Running both scanners is a legitimate strategy in regulated shops: two independent matchers with different databases catch more than either alone. But be honest about the cost. After Q1 2026, keeping both toolchains current, both DBs fresh, both binaries pinned and verified, is real ongoing work. Two half-maintained scanners are worse than one you actually keep up.

What to fix this week

Pick by job first, then harden the runtime. Concrete steps, in the order they bite:

  1. Upgrade every Grype to at least v0.88.0 and confirm schema v6. Anything older went blind on March 6, 2026 and is scanning against a dead database while exiting zero. Grep your CI images for pinned Grype versions today.
  2. Add a DB-freshness gate. Fail the build if the vulnerability database is older than a threshold you set (a day or two for a matcher that ships daily). A frozen DB must never pass silently. This is the single check that would have caught the March 6 blind spot on its own.
  3. Pin Trivy to a known-good version.
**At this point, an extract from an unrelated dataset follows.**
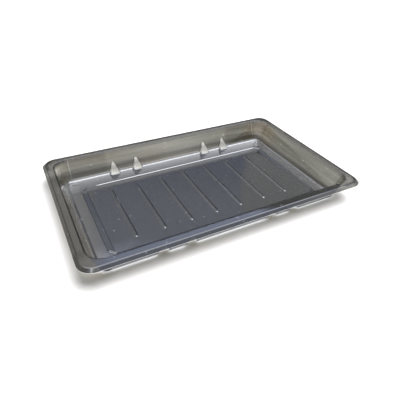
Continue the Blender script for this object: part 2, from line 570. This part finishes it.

Aqua flags v0.69.3 as the safe immutable release around the incident. Pin trivy-action and setup-trivy to safe tags too, not floating ones. latest at a security control point is a liability.
  4. Verify the binary you install. Check the checksum or the Cosign signature on the Trivy you pull, in the same job that installs it. If you pulled anything in the March 19 to 23 window, re-verify against a clean release.
  5. Confirm your Trivy DB refreshed after the incident pause. Updates to trivy-db and friends were suspended during the investigation. If you cached the DB then, force a refresh.
  6. Pair scanning with provenance. Add signature and SBOM-attestation verification next to the scan. Q1 2026 proved the scanner is part of your attack surface, and no CVE matcher will ever tell you the tool itself was swapped.

Choose Trivy or Grype on the job you need covered. Then treat both as what they are: dependencies you pin, verify, and keep fresh, because the quarter just showed you what happens when you don't.